Charter school laws across the country place the burden of obtaining and paying for facilities on the charter schools themselves. As a result, charter schools often struggle to find suitable and affordable facilities, and charter leaders routinely identify facilities as one of their top challenges of running a school.

In 2007, based on anecdotal reports and considerable time spent across Colorado's charter community, it was clear that inadequate and costly facilities were the norm. Fifteen years into the charter experience, state policy continued to provide an inadequate and inequitable structure for charter school capital needs. In response, the Colorado League of Charter Schools (the League) commissioned a 2010 Task Force to build the case for changes to remove barriers to adequate and equitable access to public school facilities and financing for Colorado charter schools. While the need to improve the landscape of charter school facilities and facilities financing was evident within the charter community, the League understood that anecdotes and hearsay were insufficient to influence policy makers; a key missing piece was reliable data on the condition and cost of charter school facilities. In order to provide reliable data in support of the League's Task Force objectives, the League developed a comprehensive survey, the Charter School Facilities Survey, to gather objective, reliable facilities data from Colorado's charter community.

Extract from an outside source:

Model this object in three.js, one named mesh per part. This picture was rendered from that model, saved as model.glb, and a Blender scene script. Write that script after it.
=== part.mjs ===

The League published the results of the Charter School Facilities Surveyin a 2008 report entitled, Shortchanged Charters: How Funding Disparities Hurt Colorado's Charter Schools. The Report, and the data the survey revealed, provided the League's Task Force with the necessary information to build its policy framework.

Since then the League has been able to leverage that combination of data and policy to make substantial gains in its facilities efforts. For example, the League was able to successfully obtain more capital construction funds for charter schools, make legislative changes that required school districts to include district authorized charter schools in bond election discussions, and provide for the inclusion of charter schools as eligible applicants in the Colorado Building Excellent Schools Today program, a competitive grant program that provides funding to school districts and charter schools for capital construction projects.

How it Evolved

Seeing the success of the Colorado facilities initiative, the National Alliance for Public Charter Schools ("the Alliance") partnered with the League to use the Colorado facilities survey model in other states to assess the charter facilities landscape across the country.

In a pilot program spanning six months in 2010-11, the League and the Alliance partnered with state charter school organizations (CSOs) in Georgia, Indiana and Texas to collect state‐specific data comparable to what took place in Colorado. In 2011, New York and Tennessee joined the project. And in 2012, Idaho, Michigan and New Jersey will come on board as well.

The results are published in a series of state‐specific reports jointly authored by the League, the Alliance, and respective CSO partners.

Since hard data continues to be a more effective method of improving policy around charter school facilities access, the League and the Alliance are continuing their facilities efforts. Thanks to funding from the U.S. Department of Education, the League and the Alliance will partner with 3 additional states in 2012 to expand the facilities initiative and data available.

The end goal of the CSFI is to partner with 12-16 states representing diversity in:

  • Size
  • Region
  • Number of Schools

Partner states will ultimately represent 50% of the country's total charter school population to create a representative, national dataset. The findings will be compiled into a national database as empirical evidence of national trends around charter school access to facilities and financing.